Quote the lines that run from the line containing "side_rail_left();" down to the line containing "obj.parent = empty". Include both of those lines, reproduce each exactly, and omit everything else.

→ **TASK INPUT**
— Begin —

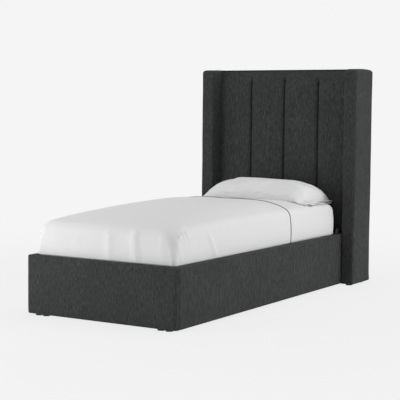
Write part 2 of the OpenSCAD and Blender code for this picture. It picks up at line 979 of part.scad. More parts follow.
module slat_profile() {
    spots = [for (i = [0:slat_steps]) 2 * i / slat_steps - 1];
    polygon(concat(
        [for (t = spots) [slat_x * t, slat_z + slat_rise(t)]],
        [for (t = spots) [-slat_x * t, slat_z + slat_t + slat_rise(t)]]));
}

module slats() {
    color(timber) bed() for (i = [0:slat_n - 1])
        along(slat_y(i) - slat_w / 2, slat_y(i) + slat_w / 2) slat_profile();
}

// A cap holds each end of a slat on the tube
module slat_cap(y) {
    difference() {
        block([slat_x + cap_wall - cap_in, y - slat_w / 2 - cap_wall, tube_z1],
            [slat_x + cap_wall, y + slat_w / 2 + cap_wall, slat_z + slat_t + cap_wall]);
        block([slat_x - cap_in, y - slat_w / 2 - slat_clear, slat_z - slat_clear],
            [slat_x + slat_clear, y + slat_w / 2 + slat_clear, slat_z + slat_t + cap_room]);
    }
}

module slat_caps() {
    color(black) bed() both_sides() for (i = [0:slat_n - 1]) slat_cap(slat_y(i));
}

strap_drop = 12;

module pull_strap() {
    color(black) bed()
        block([-strap_w / 2, strap_y, tube_z0], [strap_w / 2, strap_y + strap_t, rail_z - strap_drop]);
}

// Bedding

// The rounded edge of the mattress turns by this angle, and then runs on into the crown
edge_turn = 76;
crown_power = 2.2;
turn_in = mattress_edge * (1 - cos(edge_turn));
turn_z = edge_z - mattress_edge * (1 - sin(edge_turn));

// Height of the mattress top at a distance s in from its outline
function crown_at(s) = let (f = 1 - (min(max(s, turn_in), mattress_x) - turn_in) / (mattress_x - turn_in))
    turn_z + mattress_crown * (1 - pow(f, crown_power));

// The sides of the mattress draw in a little towards the bottom
bottom_in = 5;
side_in = 1.5;
bottom_h = 14;

function bottom_inset(z) = bottom_in - (bottom_in - side_in) * (z - mattress_z) / bottom_h;

// Heights of the side: the start, middle and end of the bulge above the rails, and the straight part
bulge_z0 = rail_z + 1;
bulge_z1 = rail_z + 22;
bulge_z2 = rail_z + 80;
side_z1 = edge_z - mattress_edge - 25;
box_share = 0.1;

// Bulge of the sides at a height: little inside the box of rails, and most just above it
function bulge(z) = side_bulge * (z <= bulge_z0 ? box_share
    : z <= bulge_z1 ? box_share + (1 - box_share) * (z - bulge_z0) / (bulge_z1 - bulge_z0)
    : z <= bulge_z2 ? 1 : max(0, (edge_z - z) / (edge_z - bulge_z2)));

// Side, rounded top edge and crown of the mattress as [inset, sideways growth, height],
// for a skin that lies d outside it
edge_parts = 4;
edge_steps = [0:edge_turn / edge_parts:edge_turn];
top_insets = [90, 150, 230, 330, mattress_x - 2];

function skin_line(d, z0) = concat(
    [[bottom_inset(z0), d, z0], [side_in, d, mattress_z + bottom_h], [side_in, d, bulge_z0]],
    [for (z = [bulge_z1, bulge_z2, side_z1]) [0, d, z]],
    [for (t = edge_steps) [mattress_edge * (1 - cos(t)), d * cos(t),
        edge_z - mattress_edge + (mattress_edge + d) * sin(t)]],
    [for (s = top_insets) [s, 0, crown_at(s) + d]]);

// Half of the width of a skin at a point of its line
function half_width(line) = mattress_x - line[0] + line[1] + bulge(line[2]);

// The foot corners are tight at the rails. All corners grow rounder towards the middle of the top.
low_corner = 15;
round_in = 0.8;

function corner_at(z) = low_corner
    + (mattress_corner - low_corner) * min(1, max(0, (z - rail_z) / (edge_z - rail_z)));

// The crown rises more slowly from the foot than from the sides
foot_ease = 1.6;

function foot_back(s) = max(0, s - turn_in) * (foot_ease - 1);

// Outline of the mattress at a point of the skin line, with extra points along its straight sides
function outline(line, side_n, end_n) =
    let (
        a = half_width(line),
        b = mattress_l / 2 - line[0] + line[1],
        head_r = min(a - 1, head_corner + round_in * line[0] + line[1]),
        foot_r = min(a - 1, corner_at(line[2]) + round_in * line[0] + line[1]),
        turns = [0, 18, 36, 54, 72, 90],
        quarter = function (q) let (r = q < 2 ? head_r : foot_r) [for (t = turns) let (
            cx = (q == 0 || q == 3 ? 1 : -1) * (a - r),
            cy = q < 2 ? b - r : r - b + foot_back(line[0]) - bulge(line[2]))
            [cx + r * cos(90 * q + t), mattress_yc + cy + r * sin(90 * q + t), line[2]]],
        side = function (from, to, n) [for (i = [1:1:n]) from + (to - from) * i / (n + 1)],
        q0 = quarter(0), q1 = quarter(1), q2 = quarter(2), q3 = quarter(3)
    )
    concat(q0, side(q0[5], q1[0], end_n), q1, side(q1[5], q2[0], side_n),
        q2, side(q2[5], q3[0], end_n), q3, side(q3[5], q0[0], side_n));

// Bulk of the mattress grown by d, from the height z0 up
module mattress_form(d, z0, side_n = 4, end_n = 1, fold = 0) {
    rings = [for (line = skin_line(d, z0)) [for (p = outline(line, side_n, end_n)) folded(p, fold)]];
    ring_stack(rings);
}

// Shallow upright folds near the foot corners, in the sides of a sheet
fold_start = mattress_z + 10;
side_fold_w = 230;
side_fold_reach = 700;
foot_fold_w = 300;
fold_edge = 3;

function folded(p, h) = h == 0 || p.z > edge_z - mattress_edge || p.z < fold_start ? p :
    let (
        from_foot = p.y - mattress_y0,
        wave = pow(max(0, sin(360 * from_foot / side_fold_w)), 2) * exp(-from_foot / side_fold_reach),
        foot_wave = pow(max(0, sin(360 * (p.x + mattress_x) / foot_fold_w)), 2),
        on_side = abs(p.x) > mattress_x - fold_edge,
        on_foot = p.y < mattress_y0 + fold_edge
    )
    [p.x + (on_side ? sign(p.x) * h * wave : 0), p.y - (on_foot ? h * foot_wave : 0), p.z];

module mattress() {
    color(white) bed() mattress_form(0, mattress_z);
}

fitted_d = soft_gap + fitted_t;
sheet_d = fitted_d + soft_gap + sheet_t;
fitted_rise = 1;
sheet_rise = 6;
piping_rise = 8;
below = 5;

module fitted_sheet() {
    color(white) bed() difference() {
        mattress_form(fitted_d, mattress_z + fitted_rise);
        mattress_form(soft_gap, mattress_z - below);
    }
}

module top_sheet() {
    color(white) bed() intersection() {
        difference() {
            mattress_form(sheet_d, mattress_z + sheet_rise, 18, 8, fold_h);
            mattress_form(fitted_d + soft_gap, mattress_z - below);
        }
        block([-big, -big, 0], [big, sheet_y, big]);
    }
}

module sheet_piping() {
    r = piping_d / 2;
    d = fitted_d + soft_gap + r;
    line = [for (p = skin_line(d, mattress_z + piping_rise)) [half_width(p), sheet_y + soft_gap + r, p[2]]];
    other = [for (i = [len(line) - 1:-1:0]) [-line[i].x, line[i].y, line[i].z]];
    color(charcoal) bed() tube_along(concat(line, other), r);
}

pillow_over = 49;
pillow_y = mattress_y1 + pillow_over - pillow_l / 2;
pillow_cols = 24;
pillow_rows = 14;
hem_t = 5;

// Thickness of the pillow at u across and v along, from its middle
function pillow_rise(u, v) = let (w = min(1, abs(u) * pillow_w / (pillow_w - 2 * pillow_flap)))
    hem_t + (pillow_h - hem_t) * pow(1 - pow(w, 4.5), 0.62) * pow(1 - pow(abs(v), 2.4), 0.65);

// The sides of the pillow draw in between its corners
function pillow_plan(u, v) = [
    pillow_shift + pillow_w / 2 * u * (1 - 0.03 * (1 - v * v)),
    pillow_y + pillow_l / 2 * v * (1 - 0.05 * (1 - u * u))];

function pillow_seat(p) = crown_at(min(mattress_x - abs(p.x), mattress_l / 2 - abs(p.y - mattress_yc)))
    + fitted_d + 2 * soft_gap;

module pillow() {
    n = pillow_cols;
    m = pillow_rows;
    grid = [for (j = [0:m], i = [0:n]) let (u = sin(90 * (2 * i / n - 1)), v = sin(90 * (2 * j / m - 1)))
        [u, v]];
    low = [for (g = grid) let (p = pillow_plan(g.x, g.y)) [p.x, p.y, pillow_seat(p)]];
    high = [for (k = [0:len(grid) - 1]) low[k] + [0, 0, pillow_rise(grid[k].x, grid[k].y)]];
    up = len(grid);
    w = n + 1;
    sheets = [for (j = [0:m - 1], i = [0:n - 1]) let (a = j * w + i, b = a + 1, c = b + w, d = a + w)
        each [[a, b, c], [a, c, d], [up + a, up + c, up + b], [up + a, up + d, up + c]]];
    rim = concat(
        [for (i = [0:n - 1]) [i, i + 1]],
        [for (j = [0:m - 1]) [j * w + n, (j + 1) * w + n]],
        [for (i = [n:-1:1]) [m * w + i, m * w + i - 1]],
        [for (j = [m:-1:1]) [j * w, (j - 1) * w]]);
    walls = [for (e = rim) each [[e[0], e[1] + up, e[1]], [e[0], e[0] + up, e[1] + up]]];
    color(white) bed() polyhedron(concat(low, high), concat(sheets, walls));
}

side_rail_left();
side_rail_right();
foot_rail();
head_rail();
rail_cover_left();
rail_cover_right();
foot_cover();
corner_brackets();
corner_bolts();
head_brackets();
head_bolts();
floor_battens();
floor_panel_foot();
floor_panel_head();
platform_battens();
stop_pads();
glides();
hinge_plate_left();
hinge_plate_right();
hinge_screws();
hinge_washers();
headboard_post_left();
headboard_post_right();
headboard_top_rail();
headboard_middle_rail();
headboard_bottom_rail();
headboard_ply();
channel_pad_1();
channel_pad_2();
channel_pad_3();
channel_pad_4();
headboard_border();
headboard_back_cloth();
wing_board_left();
wing_board_right();
wing_cover_left();
wing_cover_right();
wing_bolts();
platform_tube_left();
platform_tube_right();
platform_head_tube();
platform_middle_tube();
platform_foot_tube();
lift_arm_left();
lift_arm_right();
arm_bolts();
slats();
slat_caps();
pull_strap();
strut_cylinder_left();
strut_cylinder_right();
strut_rod_left();
strut_rod_right();
mattress();
fitted_sheet();
top_sheet();
sheet_piping();
pillow();
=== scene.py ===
"""Dresses a single storage bed: channelled headboard with wings, padded rails, mattress, sheets and pillow.

Every piece is built in metres round the fixed frame, with the foot of the bed at -Y and the headboard at +Y.
"""

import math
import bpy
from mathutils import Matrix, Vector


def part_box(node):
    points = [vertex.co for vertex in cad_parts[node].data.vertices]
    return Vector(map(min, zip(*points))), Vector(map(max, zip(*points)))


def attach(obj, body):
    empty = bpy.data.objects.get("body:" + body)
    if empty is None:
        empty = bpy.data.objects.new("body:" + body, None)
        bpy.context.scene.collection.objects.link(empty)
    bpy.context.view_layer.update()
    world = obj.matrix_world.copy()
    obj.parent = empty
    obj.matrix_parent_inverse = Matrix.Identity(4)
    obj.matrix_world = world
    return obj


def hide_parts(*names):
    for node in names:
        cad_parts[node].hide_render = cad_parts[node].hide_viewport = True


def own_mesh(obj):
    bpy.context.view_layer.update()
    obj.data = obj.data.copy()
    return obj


bl_info = {
    "name": "Upholstered Storage Bed",
    "version": (1, 0, 0),
    "blender": (4, 5, 0),
    "location": "View3D > Sidebar > Bed",
    "description": "Builds the upholstery, bedding and finishes of a single storage bed",
    "category": "Object",
}

import bmesh
import bpy
from mathutils import Matrix, Vector, noise

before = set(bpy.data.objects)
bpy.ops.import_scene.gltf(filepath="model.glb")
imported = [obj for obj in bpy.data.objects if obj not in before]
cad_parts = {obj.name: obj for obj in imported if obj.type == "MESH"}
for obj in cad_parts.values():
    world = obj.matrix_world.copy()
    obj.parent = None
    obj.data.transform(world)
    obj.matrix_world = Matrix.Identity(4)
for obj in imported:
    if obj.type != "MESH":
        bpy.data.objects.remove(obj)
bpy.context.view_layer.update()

# Boxes of the frame that the soft pieces are fitted to
RAIL_LOW, RAIL_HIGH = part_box("rail_cover_right")
FOOT_LOW, FOOT_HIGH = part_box("foot_cover")
SIDE_BOARD_LOW, SIDE_BOARD_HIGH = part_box("side_rail_right")
WING_LOW, WING_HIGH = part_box("wing_cover_right")
BORDER_LOW, BORDER_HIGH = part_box("headboard_border")
PLY_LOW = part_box("headboard_ply")[0]
BACK_LOW, BACK_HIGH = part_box("headboard_back_cloth")
MATTRESS_LOW, MATTRESS_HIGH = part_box("mattress")
SHEET_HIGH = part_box("top_sheet")[1]
PIPING_LOW, PIPING_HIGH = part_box("sheet_piping")
PILLOW_LOW, PILLOW_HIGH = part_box("pillow")
STRAP_LOW, STRAP_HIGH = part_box("pull_strap")
CHANNELS = [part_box(f"channel_pad_{i}") for i in (1, 2, 3, 4)]
MM = 0.001


def linear(code):
    """An sRGB hex value as linear red, green and blue."""
    parts = [int(code[i:i + 2], 16) / 255 for i in (1, 3, 5)]
    return tuple(c / 12.92 if c <= 0.04045 else ((c + 0.055) / 1.055) ** 2.4 for c in parts)


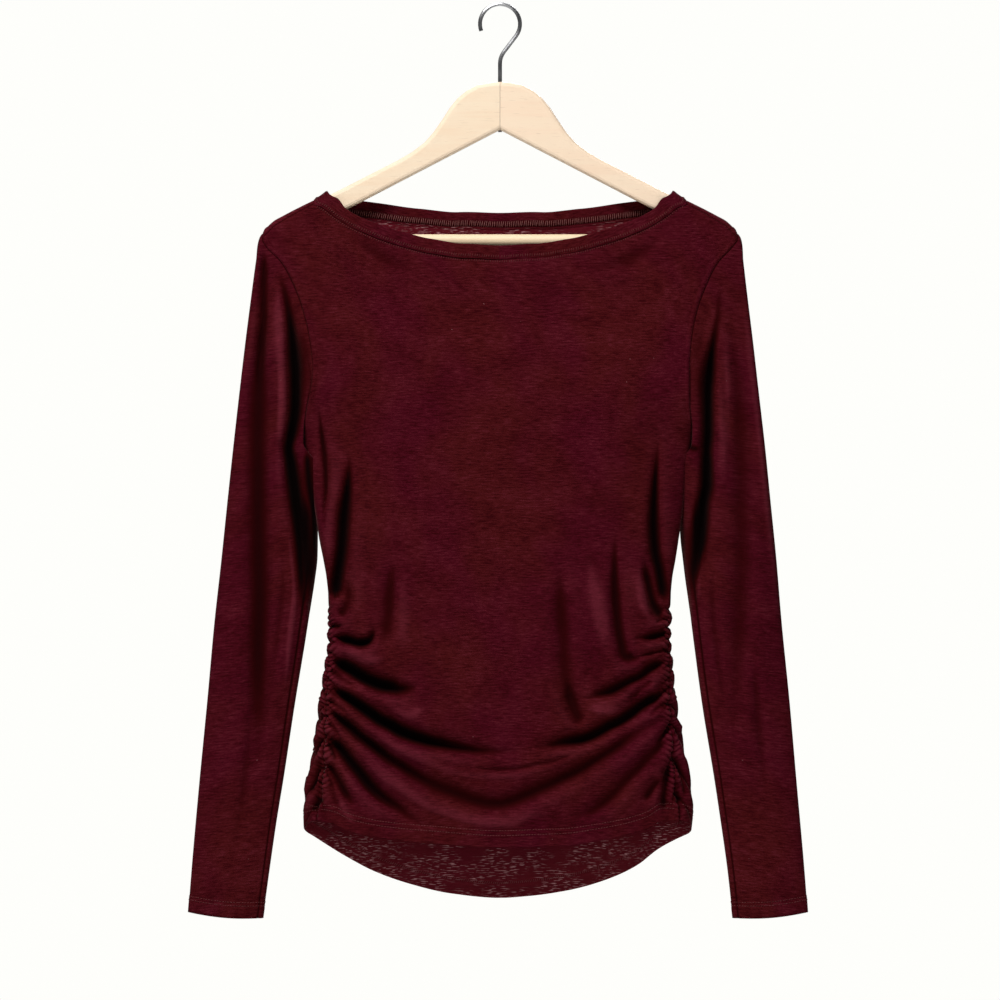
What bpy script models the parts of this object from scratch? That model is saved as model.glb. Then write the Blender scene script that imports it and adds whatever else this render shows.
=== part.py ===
"""A long-sleeved boat neck top with gathered sides, hung on a flat wooden hanger.

Metres in the scene, millimetres in the named sizes. +Z is up and the front of the top faces -Y.
The origin is the inner crown of the hook, where a rail carries the hanger.

The cloth is worked out in the way it hangs. Each panel is a grid: its columns run down the cloth
and its rows run across. A distance "h" is measured down the cloth from the crest line on top of the
hanger's arms: it is negative on the front of the arm for the back panel, which wraps over it.
"""

import math

import bmesh
import bpy
import numpy as np

MM = 0.001

# Hook, a bent wire
WIRE_DIAMETER = 3.6
HOOK_RADIUS = 18.0            # to the middle of the wire
HOOK_TIP_ANGLE = 200.0        # degrees, where the round ends on the left
STEM_BEND_Z = -46.0           # the stem leaves the middle plane here
STEM_BEND_REACH = 6.0
STEM_END_Z = -113.5

# Wooden hanger
ARM_THICKNESS = 12.0
ARM_ROUNDING = 3.5
STEM_CHANNEL = 4.4            # diameter of the channel for the hook's stem
STEM_CHANNEL_Z = (-50.0, -130.0)
BAR_DIAMETER = 11.0
BAR_Z = -211.0
BAR_HALF_LENGTH = 180.0       # to the shoulder of its end pins
PIN_DIAMETER = 7.0
PIN_LENGTH = 10.0
SEAT_GAP = 0.3

# Upper edge of an arm: distance from the middle, height
ARM_TOP = [
    (0.15, -68.4), (10, -69.3), (20, -71.3), (30, -76.5), (38, -83.0), (45, -91.5), (52, -102.5),
    (60, -114.0), (68, -123.0), (79, -131.5), (92, -139.0), (144, -165.6), (196, -191.8),
    (203, -196.6), (207.3, -201.4), (209.8, -207.5),
]
# Lower edge, from the tip back to the middle, with the foot that takes the bar
ARM_BOTTOM = [
    (210.3, -216.0), (208.5, -221.5), (203.5, -223.5), (188.0, -222.5), (182.5, -221.0),
    (180.4, -217.5), (180.4, -205.2), (137.0, -182.7), (0.15, -111.6),
]

# Cloth
WALL = 1.2                    # panel and sleeve wall
BAND_WALL = 1.7               # the neckband is folded double
SEAM_GAP = 0.6                # each edge is drawn back this far at a seam
UNDERARM_GAP = 1.6            # and a sleeve's edge this much more, where it turns away
ARM_WRAP = 9.5                # radius of the cloth over an arm, to the middle of its wall
BAND_LIFT = 0.6               # the band rides this much further out
SHOULDER_X = 213.5            # where the shoulder seams end
ROUNDNESS = 0.72              # power of the body's section, 1 is an ellipse

# Crest line of the cloth over the arms: distance from the middle, height
CREST = [(0, -91.7), (150, -166.7), (196, -189.7), (203, -193.6), (208, -198.0), (211.5, -201.8),
         (213.5, -204.6)]

# Edges of the body: height, left, right. Armhole seams down to the underarm, then the outline.
UNDERARM_Z = -391.0
EDGES = [
    (-150, -213.5, 213.5), (-210, -213.5, 213.5), (-216, -210.5, 209.5), (-230, -197.0, 196.5),
    (-252, -184.8, 185.0), (-274, -176.8, 177.0), (-306, -169.8, 171.2), (-327, -167.9, 170.0),
    (-342, -169.2, 170.0), (-359, -172.8, 170.4), (-380, -175.8, 172.3), (-391, -176.2, 172.0),
    (-413, -171.9, 168.5), (-436, -168.8, 166.0), (-460, -165.2, 163.2), (-481, -162.0, 160.2),
    (-499, -158.4, 157.4), (-515, -155.7, 154.6), (-535, -153.9, 153.0), (-571, -153.9, 152.6),
    (-597, -157.2, 154.8), (-622, -161.0, 157.3), (-646, -164.3, 161.0), (-670, -167.4, 164.7),
    (-696, -171.8, 169.3), (-720, -175.0, 172.4), (-742, -175.5, 171.9), (-830, -175.5, 171.9),
]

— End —

→ **OUTPUT OF THE TASK**
side_rail_left();
side_rail_right();
foot_rail();
head_rail();
rail_cover_left();
rail_cover_right();
foot_cover();
corner_brackets();
corner_bolts();
head_brackets();
head_bolts();
floor_battens();
floor_panel_foot();
floor_panel_head();
platform_battens();
stop_pads();
glides();
hinge_plate_left();
hinge_plate_right();
hinge_screws();
hinge_washers();
headboard_post_left();
headboard_post_right();
headboard_top_rail();
headboard_middle_rail();
headboard_bottom_rail();
headboard_ply();
channel_pad_1();
channel_pad_2();
channel_pad_3();
channel_pad_4();
headboard_border();
headboard_back_cloth();
wing_board_left();
wing_board_right();
wing_cover_left();
wing_cover_right();
wing_bolts();
platform_tube_left();
platform_tube_right();
platform_head_tube();
platform_middle_tube();
platform_foot_tube();
lift_arm_left();
lift_arm_right();
arm_bolts();
slats();
slat_caps();
pull_strap();
strut_cylinder_left();
strut_cylinder_right();
strut_rod_left();
strut_rod_right();
mattress();
fitted_sheet();
top_sheet();
sheet_piping();
pillow();
=== scene.py ===
"""Dresses a single storage bed: channelled headboard with wings, padded rails, mattress, sheets and pillow.

Every piece is built in metres round the fixed frame, with the foot of the bed at -Y and the headboard at +Y.
"""

import math
import bpy
from mathutils import Matrix, Vector


def part_box(node):
    points = [vertex.co for vertex in cad_parts[node].data.vertices]
    return Vector(map(min, zip(*points))), Vector(map(max, zip(*points)))


def attach(obj, body):
    empty = bpy.data.objects.get("body:" + body)
    if empty is None:
        empty = bpy.data.objects.new("body:" + body, None)
        bpy.context.scene.collection.objects.link(empty)
    bpy.context.view_layer.update()
    world = obj.matrix_world.copy()
    obj.parent = empty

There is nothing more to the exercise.